IMO, page 81 and page 71 have a same meaning.

The requirements in the example shown in page 81 are typical product related requirements (design intent / spec / drawing). Examples from p.81 are in black, my comments are in blue.

Four screws - it is design intent / drawing spec.
Specified screws - it is design intent / drawing spec.
Assembly sequence: - most likely it is also a design req. specified in engineering drawing
Screws fully seated: - it is design intent / drawing spec.
Screws torqued to dynamic torque specification - it is design intent / drawing spec.


Additionally please consider the following:

The failure mode when occurred is "experienced" by customers - it is called "effects". Customers in PFMEA are: next operation, next line, next factory, OEM, product end-user, law regulator.

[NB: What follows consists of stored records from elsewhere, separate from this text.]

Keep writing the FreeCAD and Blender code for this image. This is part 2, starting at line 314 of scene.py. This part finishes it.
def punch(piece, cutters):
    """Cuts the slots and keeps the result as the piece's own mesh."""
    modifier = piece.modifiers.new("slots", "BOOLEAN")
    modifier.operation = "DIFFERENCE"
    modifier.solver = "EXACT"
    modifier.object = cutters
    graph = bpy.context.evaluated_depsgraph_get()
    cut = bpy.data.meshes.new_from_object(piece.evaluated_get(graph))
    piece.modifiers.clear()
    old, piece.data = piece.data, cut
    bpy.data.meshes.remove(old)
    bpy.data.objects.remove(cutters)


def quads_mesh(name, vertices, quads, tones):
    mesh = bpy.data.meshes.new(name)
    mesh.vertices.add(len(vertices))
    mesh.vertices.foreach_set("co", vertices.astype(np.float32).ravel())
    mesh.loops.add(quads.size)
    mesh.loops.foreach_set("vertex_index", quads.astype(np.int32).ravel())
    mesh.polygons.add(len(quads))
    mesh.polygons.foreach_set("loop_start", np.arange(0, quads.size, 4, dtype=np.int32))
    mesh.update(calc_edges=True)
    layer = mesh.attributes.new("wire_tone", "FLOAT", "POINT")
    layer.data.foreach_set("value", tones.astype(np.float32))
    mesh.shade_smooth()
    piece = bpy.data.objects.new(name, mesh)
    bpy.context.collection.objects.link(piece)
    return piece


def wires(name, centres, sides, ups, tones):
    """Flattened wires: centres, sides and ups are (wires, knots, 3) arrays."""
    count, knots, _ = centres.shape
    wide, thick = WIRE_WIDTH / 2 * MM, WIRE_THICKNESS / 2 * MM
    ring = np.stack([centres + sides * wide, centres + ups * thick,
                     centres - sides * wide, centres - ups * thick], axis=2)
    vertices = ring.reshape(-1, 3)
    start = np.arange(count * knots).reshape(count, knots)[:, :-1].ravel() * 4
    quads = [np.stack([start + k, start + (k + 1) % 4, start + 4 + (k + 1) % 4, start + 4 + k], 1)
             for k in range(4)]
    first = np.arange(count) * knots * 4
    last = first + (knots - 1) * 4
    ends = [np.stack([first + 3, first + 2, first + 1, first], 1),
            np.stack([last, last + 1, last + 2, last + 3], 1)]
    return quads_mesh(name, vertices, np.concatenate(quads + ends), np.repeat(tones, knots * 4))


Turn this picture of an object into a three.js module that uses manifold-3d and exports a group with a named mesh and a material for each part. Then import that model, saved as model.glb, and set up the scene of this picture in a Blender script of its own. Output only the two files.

So next operation (the closest customer) may only experience the "faulty outcome" (hole in solder joint) from the upstream operation. The customer can not experience incorrect process parameter of the upstream operation (i.e. too short brazing time), because the upstream process parameter no longer exists at customer location.
Only results of the upstream operation exist in downstream processes (customers) so the "faulty results" of the upstream operation are failure modes.

That is my understanding so far..

BR,
Zbigniew
 
Last edited by a moderator:
#7
I think you are right in how to interpret the requirements on page 81.
Thank you! That clarified a lot for me.

Regarding the effects, I am not sure if they will differ using one or the other approach.